Mohammad Khalid, a government representative, says the provincial government has been working for a peaceful and pluralist society in Balochistan so the religious minorities may “feel secure”. As such, Khalid says, the government has recently reopened an old gurdwara in the heart of Quetta city, where the Sikh community members have been worshipping now. “In the eyes of the government, both Muslims and non-Muslims are equal citizens of the province and the country,” he says, adding further, “which is why their protection is our responsibility.”
In June 2014, the Supreme Court passed a landmark judgment about the rights of religious minorities.  In the judgment, the court issued seven directives to the federal and provincial governments for the protection of religious minorities. One of these directives was to take steps to discourage online hate speech.
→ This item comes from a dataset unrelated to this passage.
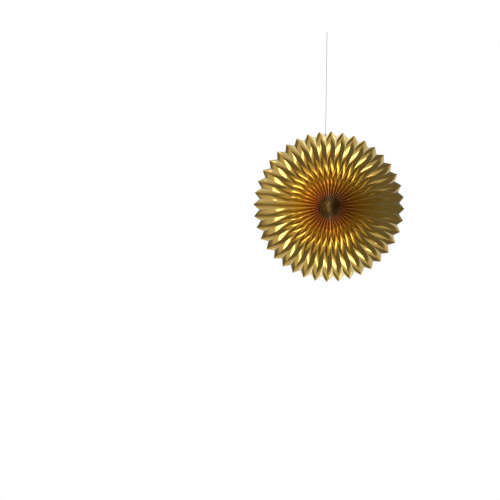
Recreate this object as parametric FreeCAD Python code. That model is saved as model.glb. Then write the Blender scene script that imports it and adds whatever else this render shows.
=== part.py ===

According to the statistics shared by the Center for Social Justice, all provinces have failed to fully implement the directions in the court order even after the passage of eight years. Balochistan is one of the poorest performers, showing compliance with only 16% of the implementation orders, according to the center’s research.
However, the government representatives in Balochistan assert that minorities have not faced the same level of persecution in Balochistan that they face in Pakistan’s other provinces. Echoing these claims, Khalid says the Balochistan government is willing to do anything to give protection to minorities.